Delay in the execution of projects is another major impediment. Most projects get delayed due to the requirement of multiple clearances and approvals, and the shortage of manpower. Obtaining a RoW clearance is particularly difficult, given the space constraints in cities. Thus, it is important for the government to develop mechanisms to facilitate a single window clearance for all the players.
One issue that is often voiced by some players is that there is a lack of a level playing field in the industry. The tenders released by utilities often specify a pre-qualification criterion pertaining to a particular manufacturing process in the tender that tends to restrict wider participation, especially from the smaller manufacturers. Lack of standardisation of the end product is also a challenge for the sector.
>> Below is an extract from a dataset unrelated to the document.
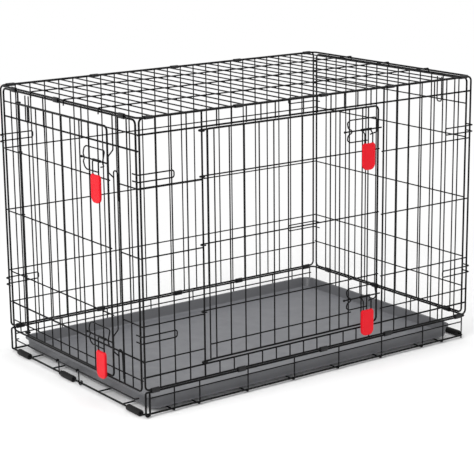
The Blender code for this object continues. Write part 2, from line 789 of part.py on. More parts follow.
def tube_shell(start, end, outer, inner, up, sides):
    """Straight tube with a bore."""
    bm = bmesh.new()
    along = (end - start).normalized()
    side = (up - along * up.dot(along)).normalized()
    other = along.cross(side)
    rings = []
    for place, radius in ((start, outer), (end, outer), (end, inner), (start, inner)):
        ring = []
        for index in range(sides):
            turn = 2 * math.pi * index / sides
            ring.append(bm.verts.new(
                place + side * (radius * math.cos(turn)) + other * (radius * math.sin(turn))
            ))
        rings.append(ring)
    finish_rings(bm, rings, closed=True)
    return to_mesh(bm)


def clip(name, centre, along, apart, finish):
    """Metal sleeve round two neighbouring frame wires."""
    centre = Vector(centre)
    along = Vector(along)
    apart = Vector(apart)
    other = along.cross(apart)
    inner = (FRAME_RADIUS + SEAT_GAP) / math.cos(math.pi / 2 / CLIP_STEPS)
    outer = inner + CLIP_WALL
    bm = bmesh.new()
    rings = []
    half = CLIP_LENGTH / 2
    for shift, radius in ((-half, outer), (half, outer), (half, inner), (-half, inner)):
        ring = []
        for side in (1, -1):
            for step in range(CLIP_STEPS + 1):
                turn = math.pi * step / CLIP_STEPS - math.pi / 2
                across = side * (PAIR_PITCH / 2 + radius * math.cos(turn))
                height = side * radius * math.sin(turn)
                ring.append(bm.verts.new(centre + along * shift + apart * across + other * height))
        rings.append(ring)
    finish_rings(bm, rings, closed=True)
    place_piece(name, to_mesh(bm), finish, centre)


def all_clips(finish):
    """The sleeves along every pair of frame wires."""
    for label, side in (("front", -1), ("back", 1)):
        for number, bay in enumerate(CLIP_BAYS, 1):
            limit = HALF_LENGTH - (FRAME_BEND + LONG_PITCH) / 2
            x = -HALF_LENGTH + bay * LONG_PITCH
            x = max(-limit, min(limit, x))
            high = (x, side * (HALF_WIDTH - PAIR_PITCH / 2), CRATE_HEIGHT)
            low = (x, side * HALF_WIDTH, BASE_WALL_HEIGHT + PAIR_PITCH / 2)
            clip(f"{label}_top_clip_{number}", high, (1, 0, 0), (0, 1, 0), finish)
            clip(f"{label}_base_clip_{number}", low, (1, 0, 0), (0, 0, 1), finish)
    for number, y in enumerate(END_CLIP_PLACES, 1):
        high = (-HALF_LENGTH, y, CRATE_HEIGHT - PAIR_PITCH / 2)
        low = (HALF_LENGTH, y, BASE_WALL_HEIGHT + PAIR_PITCH / 2)
        clip(f"left_end_clip_{number}", high, (0, 1, 0), (0, 0, 1), finish)
        clip(f"right_end_clip_{number}", low, (0, 1, 0), (0, 0, 1), finish)


def base_places():
    """Positions of the cross wires along the crate."""
    return [side * x for x in BASE_CROSS for side in (-1, 1)]


def base_floor(finish):
    """Bottom frame wire, cross wires under it and long wires on them."""
    up = Vector((0, 0, 1))
    ring = Wires()
    corners = []
    for x, y in ((-1, -1), (1, -1), (1, 1), (-1, 1)):
        corners.append((x * HALF_LENGTH, y * BASE_RING_HALF, FOOT_RADIUS))
    ring.path(rounded(corners, FRAME_BEND, 3, closed=True), FRAME_RADIUS, up=up, closed=True)
    crosses = Wires()
    for x in base_places():
        ends = [(x, -BASE_INNER_HALF, BASE_CROSS_Z), (x, BASE_INNER_HALF, BASE_CROSS_Z)]
        crosses.path(ends, up=up)
    longs = Wires()
    for y in [side * y for y in BASE_FLOOR_WIRES for side in (-1, 1)]:
        ends = [(-HALF_LENGTH, y, FLOOR_WIRE_Z), (HALF_LENGTH, y, FLOOR_WIRE_Z)]
        longs.path(ends, FLOOR_RADIUS, up=up)
    mesh = combined(ring.mesh(), [crosses.mesh(), longs.mesh()])
    place_piece("base_floor", mesh, finish)


def base_wall(name, side, finish):
    """Long wall of the base: the turned-up ends of the cross wires, a rail and the rim."""
    out = Vector((0, side, 0))
    y = side * HALF_WIDTH
    end = HALF_LENGTH - FRAME_BEND
    rim = Wires()
    rim.path([(-HALF_LENGTH, y, BASE_WALL_HEIGHT), (end, y, BASE_WALL_HEIGHT)], FRAME_RADIUS, up=out)
    uprights = Wires()
    bottom = BASE_CROSS_Z - MESH_RADIUS
    for x in base_places():
        uprights.path([(x, y, bottom), (x, y, BASE_WALL_HEIGHT)], up=out)
    corners = ((-end, FRAME_RADIUS), (end - MESH_RADIUS - HAIR_GAP, MESH_RADIUS))
    for x, radius in corners:
        uprights.path([(x, y, bottom), (x, y, BASE_WALL_HEIGHT)], radius, up=out)
    rail = Wires()
    inner = y - side * LAYER
    rail.path([(-end, inner, BASE_WALL_RAIL), (end, inner, BASE_WALL_RAIL)], up=out)
    mesh = combined(rim.mesh(), [uprights.mesh(), rail.mesh()])
    place_piece(name, mesh, finish)


def base_end_wall(finish):
    """Low wall under the plain end panel, whose rim turns the corners to the long walls."""
    out = Vector((1, 0, 0))
    rim = Wires()
    near = HALF_LENGTH - FRAME_BEND + SEAT_GAP
    corners = [
        (near, -HALF_WIDTH, BASE_WALL_HEIGHT),
        (HALF_LENGTH, -HALF_WIDTH, BASE_WALL_HEIGHT),
        (HALF_LENGTH, HALF_WIDTH, BASE_WALL_HEIGHT),
        (near, HALF_WIDTH, BASE_WALL_HEIGHT),
    ]
    rim.path(rounded(corners, FRAME_BEND - 2 * SEAT_GAP, 3), FRAME_RADIUS, up=Vector((0, 0, 1)))
    uprights = Wires()
    bottom = FOOT_RADIUS + FRAME_RADIUS + HAIR_GAP
    for y in {side * y for y in BASE_END_UPRIGHTS for side in (-1, 1)}:
        ends = [(HALF_LENGTH, y, bottom), (HALF_LENGTH, y, BASE_WALL_HEIGHT)]
        uprights.path(ends, up=out)
    place_piece("base_end_wall", combined(rim.mesh(), [uprights.mesh()]), finish)


def feet(finish):
    """Rubber sleeves on the bottom end wires."""
    for label, side in (("left", -1), ("right", 1)):
        for number, y in enumerate(FOOT_PLACES, 1):
            start = Vector((side * HALF_LENGTH, y - FOOT_LENGTH / 2, FOOT_RADIUS))
            end = start + Vector((0, FOOT_LENGTH, 0))
            bore = FRAME_RADIUS + SEAT_GAP
            mesh = tube_shell(start, end, FOOT_RADIUS, bore, Vector((0, 0, 1)), FOOT_SIDES)
            place_piece(f"{label}_foot_{number}", mesh, finish, (start + end) / 2)


def pan(finish):
    """Shallow tray with tapered walls and a turned-out rim."""
    bm = bmesh.new()
    centre = -HALF_LENGTH + PAN_SETBACK + PAN_LENGTH / 2
    width = 2 * (BASE_RING_HALF - FRAME_RADIUS - PAN_SIDE_GAP)
    top = PAN_BOTTOM + PAN_HEIGHT
    levels = [
        (PAN_LIP + PAN_TAPER, PAN_BOTTOM),
        (PAN_LIP + PAN_WALL, top - PAN_WALL),
        (0.0, top - PAN_WALL),
        (0.0, top),
        (PAN_LIP + 2 * PAN_WALL, top),
        (PAN_LIP + PAN_TAPER + PAN_WALL, PAN_BOTTOM + PAN_WALL),
    ]
    rings = []
    for inset, z in levels:
        ring = []
        corner = PAN_CORNER - inset
        outline = rounded_box(PAN_LENGTH - 2 * inset, width - 2 * inset, corner, PAN_CORNER_STEPS)
        for dx, dy in outline:
            ring.append(bm.verts.new((centre + dx, dy, z)))
        rings.append(ring)
    finish_rings(bm, rings)
    place_piece("floor_pan", to_mesh(bm), finish, (centre, 0, PAN_BOTTOM))


def pan_stop(finish):
    """Bar outside the open end on two legs with eyes round the bottom end wire."""
    bar = Wires()
    up = Vector((0, 0, 1))
    x = -HALF_LENGTH - STOP_BAR_REACH
    points = [
        (x + STOP_END_BEND, -STOP_BAR_HALF, STOP_BAR_HEIGHT),
        (x, -STOP_BAR_HALF, STOP_BAR_HEIGHT),
        (x, STOP_BAR_HALF, STOP_BAR_HEIGHT),
        (x + STOP_END_BEND, STOP_BAR_HALF, STOP_BAR_HEIGHT),
    ]
    bar.path(rounded(points, 2 * MESH_RADIUS, 2), MESH_RADIUS, MESH_SIDES, up)
    legs = Wires()
    reach = FRAME_RADIUS + SEAT_GAP + MESH_RADIUS
    for y in STOP_LEGS:
        leg = [Vector((x, -y, STOP_BAR_HEIGHT))]
        for degrees in range(0, -271, -45):
            turn = math.radians(degrees)
            place = Vector((-HALF_LENGTH - reach * math.cos(turn), -y, FOOT_RADIUS + reach * math.sin(turn)))
            leg.append(place)
        legs.path(leg, MESH_RADIUS, MESH_SIDES, Vector((0, 1, 0)))
    mesh = combined(bar.mesh(), [legs.mesh()])
    place_piece("pan_stop", mesh, finish, (-HALF_LENGTH, 0, FOOT_RADIUS))


def front_door():
    """The large door in the front panel."""
    left = FRONT_HINGE_U + FRONT_DOOR_HINGE_GAP
    right = FRONT_LATCH_U - FRONT_DOOR_LATCH_GAP
    latch_wires = [right - back for back in FRONT_DOOR_LATCH_WIRES]
    uprights = [left]
    place = left + FRONT_DOOR_FIRST_WIRE
    while place < latch_wires[0] - FRONT_DOOR_PITCH / 2:
        uprights.append(place)
        place += FRONT_DOOR_PITCH
    return Door(
        name="front_door",
        face=FRONT,
        hinge=FRONT_HINGE_U,
        left=left,
        right=right,
        bottom=FRONT_OPENING_BOTTOM + FRONT_DOOR_BOTTOM_GAP,
        top=FRONT_OPENING_TOP - FRONT_DOOR_TOP_GAP,
        plane=FRONT_DOOR_W,
        rail_w=FRONT_RAIL_W,
        rails=with_middle(CRATE_HEIGHT - FRONT_DOOR_RAIL_DROP, PANEL_BOTTOM + FRONT_DOOR_RAIL_RISE),
        uprights=uprights + latch_wires,
        tip=FRONT_BOLT_TIP_U,
        bolts=(CRATE_HEIGHT - FRONT_BOLT_DROP, PANEL_BOTTOM + FRONT_BOLT_RISE),
        grip_w=MESH_RADIUS + SEAT_GAP + GRIP_THICKNESS / 2,
    )


def end_door():
    """The door on the left end, which lies outside its opening."""
    left = END_HINGE_U + END_DOOR_HINGE_GAP
    right = END_LATCH_U - END_DOOR_LATCH_GAP
    count = round((right - left) / END_DOOR_PITCH)
    return Door(
        name="end_door",
        face=LEFT,
        hinge=END_HINGE_U,
        left=left,
        right=right,
        bottom=END_PANEL_BOTTOM + END_DOOR_RISE,
        top=END_TOP - END_DOOR_DROP,
        plane=END_DOOR_W,
        rail_w=END_RAIL_W,
        rails=with_middle(END_TOP - END_DOOR_RAIL_DROP, END_PANEL_BOTTOM + END_DOOR_RAIL_RISE),
        uprights=[left + (right - left) * k / count for k in range(count)],
        tip=END_BOLT_TIP_U,
        bolts=(END_TOP - END_BOLT_DROP, END_PANEL_BOTTOM + END_BOLT_RISE),
        grip_w=END_DOOR_W + LAYER + MESH_RADIUS + SEAT_GAP + GRIP_THICKNESS / 2,
    )


def stand_on_origin():
    """Move every piece so that the origin is under the middle of the whole crate."""
    low = Vector((math.inf, math.inf, math.inf))
    high = -low
    for item in bpy.data.objects:
        for vertex in item.data.vertices:
            place = item.location + vertex.co
            low = Vector(map(min, low, place))
            high = Vector(map(max, high, place))
    shift = Vector(((low.x + high.x) / 2, (low.y + high.y) / 2, low.z))
    for item in bpy.data.objects:
        item.location -= shift


def main():
    """Build every piece of the crate."""
    clear_scene()
    wire = material("black_coated_wire", (0.012, 0.012, 0.013), 0.32, 0.0)
    zinc = material("black_clip_steel", (0.02, 0.02, 0.022), 0.4, 0.6)
    red = material("red_plastic", (0.78, 0.012, 0.02), 0.35, 0.0)
    grey = material("dark_grey_plastic", (0.06, 0.063, 0.07), 0.5, 0.0)
    rubber = material("black_rubber", (0.015, 0.015, 0.015), 0.8, 0.0)
    base_floor(wire)
    base_wall("base_front_wall", -1, wire)
    base_wall("base_back_wall", 1, wire)
    base_end_wall(wire)
    front_panel(wire)
    back_panel(wire)
    top_panel(wire)
    left_end(wire)
    receiver(wire)
    right_end(wire)
    all_clips(zinc)
    feet(rubber)
    pan(grey)
    pan_stop(wire)
    for label, door in (("front", front_door()), ("end", end_door())):
        door.make_door(wire)
        for place, v in zip(("upper", "lower"), door.bolts):
            door.make_bolt(f"{label}_{place}_bolt", v, wire)
            door.make_lever(f"{label}_{place}_lever", v, wire)
            door.make_grip(f"{label}_{place}_grip", v, red)
    stand_on_origin()


main()
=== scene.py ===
"""Looks of the folding wire dog crate: round wires, spot welds, moulded parts and finishes.

Metres, +Z up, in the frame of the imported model.
"""

import logging
import math
from dataclasses import dataclass, field
from enum import Enum
from itertools import product
from typing import Callable, Iterable, Sequence

import bpy
from bpy.types import Material, Node, NodeSocket, NodeTree, Object
from mathutils import Matrix, Vector

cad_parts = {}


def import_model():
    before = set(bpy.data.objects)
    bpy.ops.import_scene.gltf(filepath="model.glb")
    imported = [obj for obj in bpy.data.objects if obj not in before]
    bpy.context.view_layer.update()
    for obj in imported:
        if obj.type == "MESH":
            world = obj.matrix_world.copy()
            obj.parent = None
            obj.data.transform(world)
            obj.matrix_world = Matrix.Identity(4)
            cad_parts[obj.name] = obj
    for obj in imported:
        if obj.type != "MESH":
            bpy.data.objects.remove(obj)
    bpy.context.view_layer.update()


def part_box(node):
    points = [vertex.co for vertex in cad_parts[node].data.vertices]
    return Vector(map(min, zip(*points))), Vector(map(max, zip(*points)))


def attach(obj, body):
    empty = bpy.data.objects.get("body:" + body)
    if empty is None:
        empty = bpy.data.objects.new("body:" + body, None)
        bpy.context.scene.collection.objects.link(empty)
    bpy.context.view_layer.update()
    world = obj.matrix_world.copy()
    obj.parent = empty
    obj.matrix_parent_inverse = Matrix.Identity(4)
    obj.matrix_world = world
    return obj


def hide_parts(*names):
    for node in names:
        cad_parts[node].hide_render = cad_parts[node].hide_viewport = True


LOG = logging.getLogger("dog_crate")
X_DIR, Y_DIR, Z_DIR = (Vector(row) for row in Matrix.Identity(3))
BOTH = (-1, 1)
BEND_STEPS = 6
END_LEG = 0.98
INNER_LEG = 0.49
WIRE_DETAIL = 3
EDGE_STEPS = 3
ROD_SIDES = 16
TUBE_SIDES = 24
TUBE_EDGE = 0.3
WIRE_CREASE = 60
TURNED_CREASE = 50
MOULDED_CREASE = 40
FACING = 0.9
NUGGET = (0.0021, 0.0021, 0.0017)
WHITE = (1.0, 1.0, 1.0)
BLACK = (0.0, 0.0, 0.0)
DUST = (0.3, 0.3, 0.3)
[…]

The cables and conductors market is largely unorganised, as a result of which several manufacturers do not comply with product guidelines and the end result is an asymmetric product quality. There is therefore a need to develop standard guidelines for the industry as a whole. Lastly, the wire and cable segment is dependent on imports from China, the UAE, Russia and Japan, and is thus highly sensitive to exchange rate variations.
To sum up, the outlook for the cables and conductors market looks positive owing to the continuing investments by the government through its various schemes and increasing renewable energy capacity additions.